Sheet materials are large elements.  They are either ridged and usually corrugated with vertical and horizontal overlaps; or flexible and laid in large panels with the joints welded or stuck together to make them water tight - mineral felts or elastomers - or malleable and installed with raised seams to prevent leaks - lead, copper, zinc, steel.

Amorphous materials as roof coverings are the largest of all.  They form a single element covering the whole roof without joints.  Examples are concrete and asphalt.
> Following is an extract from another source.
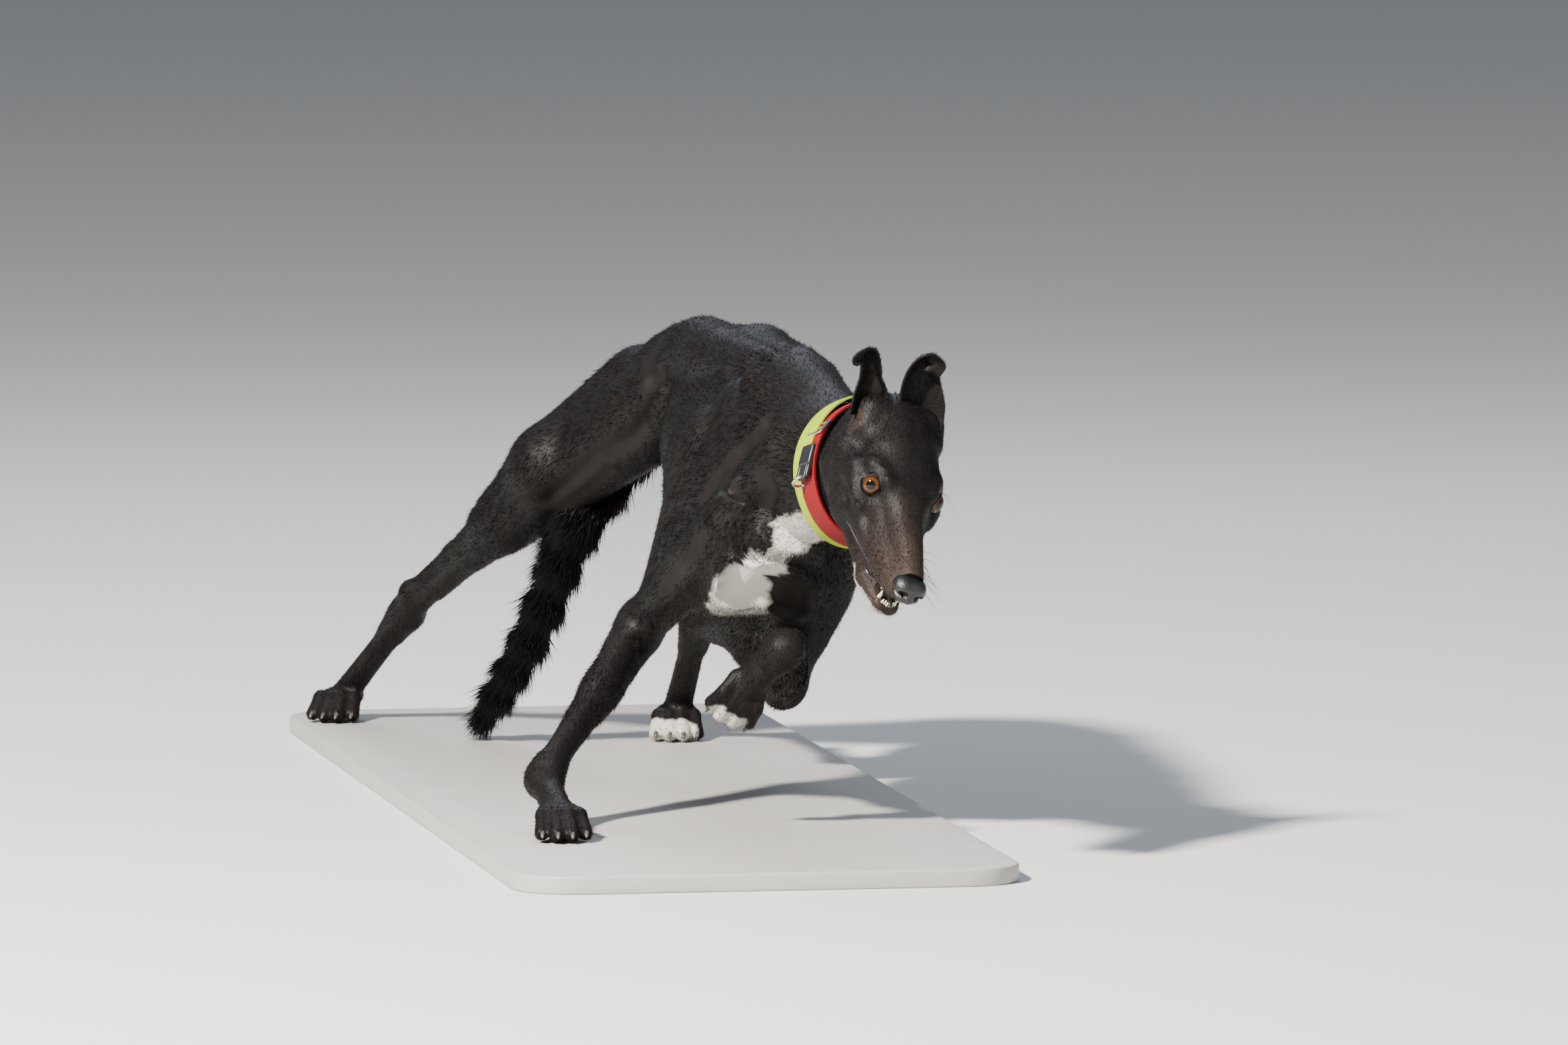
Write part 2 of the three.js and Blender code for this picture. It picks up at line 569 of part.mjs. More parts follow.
function slab(points) {
  const outline = new THREE.Shape(points.map(([x, z]) => new THREE.Vector2(x, z)));
  const form = new THREE.ExtrudeGeometry(outline, { depth: 200, bevelEnabled: false });
  form.translate(0, 0, -100);
  form.applyMatrix4(new THREE.Matrix4().makeRotationX(Math.PI / 2));
  form.applyMatrix4(skull.matrix);
  return solidOf(form);
}

for (const [side, s] of [['right', -1], ['left', 1]]) {
  const socket = at(1, s * 33, -4);
  const size = at(EYE_RADIUS, EYE_RADIUS, EYE_RADIUS);
  const wide = EYE_RADIUS + GAP;
  head = head.subtract(egg(skull, socket, at(wide, wide, wide), 10));
  add(`${side}_eye`, egg(skull, socket, size, 10), 0x5a3212, 0.15);
}
const noseAt = at(116, 0, -30);
head = head.subtract(egg(skull, noseAt, at(13.5 + GAP, 18 + GAP, 14 + GAP), 10));
add('nose', egg(skull, noseAt, at(13.5, 18, 14), 10), 0x0c0c0d, 0.35);

const CORNER = [4, -53];
const lowerZone = slab([[-58, -60.5], CORNER, [150, -59], [150, -150], [-58, -150]]);
const mouthGap = slab([[-58.3, -60.1], [4, -52.6], [150, -46], [150, -70], [4, -53.6],
  [-58.3, -60.8]]);
const behindJaw = slab([[-58.6, -60.3], [-58, -60.3], [-58, -160], [-58.6, -160]]);
add('lower_jaw', head.intersect(lowerZone).subtract(mouthGap).subtract(behindJaw), BLACK);
add('head', head.subtract(lowerZone).subtract(mouthGap).subtract(behindJaw), BLACK);

// Ears: thin cupped leaves, held up, with their tips folded over.
function ear(name, points, widths, cupSide) {
  const line = new THREE.CatmullRomCurve3(points);
  const form = new THREE.SphereGeometry(1, 10, 10);
  const place = form.attributes.position;
  const last = widths.length - 1;
  for (let i = 0; i < place.count; i += 1) {
    const [x, y, z] = [place.getX(i), place.getY(i), place.getZ(i)];
    const t = (y + 1) / 2;
    const round = Math.max(Math.hypot(x, z), 1e-6);
    const k = Math.min(Math.floor(t * last), last - 1);
    const w = THREE.MathUtils.lerp(widths[k], widths[k + 1], t * last - k);
    const run = line.getTangent(t);
    const face = cupSide.clone().addScaledVector(run, -cupSide.dot(run)).normalize();
    const across = new THREE.Vector3().crossVectors(run, face);
    const fade = Math.min(1, 4 * Math.sqrt(t * (1 - t)));
    const p = line.getPoint(t);
    p.addScaledVector(across, (x / round) * w * fade * Math.min(1, round * 3));
    p.addScaledVector(face, (z / round) * 2.6 * Math.min(1, round * 3)
      + 0.45 * w * fade * (x / round) ** 2);
    place.setXYZ(i, p.x, p.y, p.z);
  }
  let solid = solidOf(form);
  for (const other of taken) solid = solid.subtract(other);
  add(name, solid, BLACK);
}

ear('right_ear', [skull(-84, -34, 18), skull(-96, -38, 30), skull(-104, -44, 44), skull(-109, -50, 58),
  skull(-106, -60, 71), skull(-96, -70, 68), skull(-90, -72, 62)], [22, 18, 12, 11, 9, 8, 6], skull.forward);
ear('left_ear', [skull(-84, 18, 22), skull(-97, 14, 39), skull(-106, 5, 58), skull(-108, 0, 74),
  skull(-102, 0, 86), skull(-96, 8, 85), skull(-92, 14, 76)], [23, 23, 19, 15, 12, 9, 6], skull.forward);

// The flat base under the whole dog.
const corner = 60;
const plate = new THREE.Shape();
plate.moveTo(-BASE_LENGTH / 2 + corner, -BASE_WIDTH / 2);
for (const [x, y, turn] of [[1, -1, -0.5], [1, 1, 0], [-1, 1, 0.5], [-1, -1, 1]]) {
  plate.absarc(x * (BASE_LENGTH / 2 - corner), y * (BASE_WIDTH / 2 - corner), corner,
    Math.PI * turn, Math.PI * (turn + 0.5));
}
const base = new THREE.ExtrudeGeometry(plate,
  { depth: BASE_THICKNESS - GAP, bevelEnabled: false, curveSegments: 3 });
base.translate(BASE_CENTRE_X, BASE_CENTRE_Y, -BASE_THICKNESS);
add('stand_base', solidOf(base), 0x8a8378, 0.6);

// The origin is the middle of the base, on its underside.
group.position.set(-BASE_CENTRE_X, -BASE_CENTRE_Y, BASE_THICKNESS);
group.updateMatrixWorld(true);

export default group;
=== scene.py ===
"""A greyhound in a low running turn, shown as a life-size still model on a flat base.

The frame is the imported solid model, in metres: +X is the way the dog heads, +Y its left,
+Z up, and the origin is the middle of the base's underside.
"""
import math

import bpy
import numpy as np
from mathutils import Matrix, Vector


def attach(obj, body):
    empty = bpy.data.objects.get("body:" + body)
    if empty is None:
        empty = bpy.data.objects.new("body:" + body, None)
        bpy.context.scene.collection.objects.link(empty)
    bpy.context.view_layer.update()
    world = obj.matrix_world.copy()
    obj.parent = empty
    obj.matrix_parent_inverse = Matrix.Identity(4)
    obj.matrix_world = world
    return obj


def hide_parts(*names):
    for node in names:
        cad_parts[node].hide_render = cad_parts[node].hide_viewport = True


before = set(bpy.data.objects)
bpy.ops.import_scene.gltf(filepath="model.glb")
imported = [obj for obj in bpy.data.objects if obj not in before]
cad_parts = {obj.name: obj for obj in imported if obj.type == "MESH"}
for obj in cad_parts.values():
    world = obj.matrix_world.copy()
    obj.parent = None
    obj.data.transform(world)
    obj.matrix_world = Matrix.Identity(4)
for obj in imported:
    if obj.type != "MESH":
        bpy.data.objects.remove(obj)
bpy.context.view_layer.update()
bpy.ops.object.select_all(action="DESELECT")

# Frame of the body
# The dog's own measures are in millimetres from the ground under its withers, as the
# solids have them; MM and ORIGIN carry them into the frame of the base.
MM = 0.001
ORIGIN = np.array([290.0, 120.0, 18.0])


def at(x, y, z):
    return np.array([x, y, z], float)


def unit(v):
    v = np.asarray(v, float)
    return v / np.maximum(np.linalg.norm(v, axis=-1, keepdims=True), 1e-9)


class Bone:
    """A bony frame: x forward, y to the dog's left, z up, angles in degrees."""

    def __init__(self, x, y, z, yaw, pitch, roll):
        (cz, cy, cx), (sz, sy, sx) = (f(np.radians([yaw, pitch, roll])) for f in (np.cos, np.sin))
        self.turn = (np.array([[cz, -sz, 0], [sz, cz, 0], [0, 0, 1]])
                     @ np.array([[cy, 0, sy], [0, 1, 0], [-sy, 0, cy]])
                     @ np.array([[1, 0, 0], [0, cx, -sx], [0, sx, cx]]))
        self.origin = at(x, y, z)
        self.forward, self.left, self.up = self.turn.T

    def __call__(self, x, y, z):
        return self.origin + self.turn @ at(x, y, z)

    def local(self, points):
        return (points - self.origin) @ self.turn


chest = Bone(0, 0, 471, 0, -3.3, -13.5)
pelvis = Bone(-531, -20, 340, -1.3, 7.1, -17.6)
skull = Bone(360, 34, 356, 1, 36.5, -21.4)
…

The key feature of roofs is not what they are made of but how they are arranged so that water cannot get through them and into the building.  There are three methods:

  1. 1.making the roof covering as large as the roof so there are no joints

  2. 2.overlapping the individual pieces so that any water which gets through them is directed back onto the roof surface

  3. 3.raising the joints to take them away from the water and by forming overlaps or interlocks to prevent its penetration


  2. No joints  If the roof covering is as as large as the roof there will be no leaks.  This is how amorphous materials like mass concrete and asphalt work.  And, as in the small winding house of the water balance at Penrhyn quarry shown here, a slate roof can be jointless too.

Double lap is the method used for plain tiles and most slatiing

  1. Near to quarries very large slabs which would not survive transporting long distances are used for roofs.  The are often laid single lap with joints sealed with mortar or weathered with stone cover ‘flashings’ (see single lap).
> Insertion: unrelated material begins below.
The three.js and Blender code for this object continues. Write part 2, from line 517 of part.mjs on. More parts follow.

  1. Sealed joints  In membrane roofs the large sheets are sealed at the joints so that the roof covering is a single piece.


  2. Slate lapping takes four main forms: single, double and triple and, rarely in the UK, diamond.  These are explained here

Diamond pattern has been used in the past for concrete and stone-slates and is still available for asbestos cement

Thatch is pervious but relies on surface tension to track the water along the individual stems and back out onto the roof surface.  The roof pitch and the angle of the thatch are critical in how it works.


Raised side laps  The alternative to simple lapping is to raise the side overlaps so that water cannot reach them.  This system applies to many tiles and all rigid and malleable sheet materials.  Most of the tile systems have a simple head lap but some include a vertical interlock or water bar. (Leadwork Greenough Roofing)

Pan tiles  Made in clay and concrete, pan tiles have an S shape in section and overlap sideways and vertically.  To avoid an extra layer at the side overlap they have their top right and bottom left corners mitred.  Besides the traditional S shape profile they are now available as double width.  They are also made with interlocks and water bars for use at lower pitches than the traditional forms.  (Image © David Lally).

Roman tiles  These work in the same way as pan tiles by having a raised, curved side overlap but the pan is flat. They may be single or double width and with or without interlocks and water bars.

Interlocking tiles  Any tile or even thick natural slates can have mating profiles or simple upstands incorporated into the surfaces to prevent water penetration.  They are used in flat tiles (incorrectly called slates) and pan tiles with many profiles both novel and imitating traditional patterns.

Fully supported sheets  All metal sheet materials are weathered by forming raised seams either self supporting in the case of copper, zinc and steel, or supported on wooden formers for lead.

Overs and unders  Tiles laid in overlapping pairs known as tegula & imbrex.  Carter’s patent cast iron tiles are overs and unders.

Profiled sheets are in effect very large pan tiles but are also profiled in the ‘pan’ to be self supporting.  They are mitred at the corners in the same way as tiles

  1. Amorphous materials  Materials such as mass concrete and asphalt do not have joints so they only leak if they crack.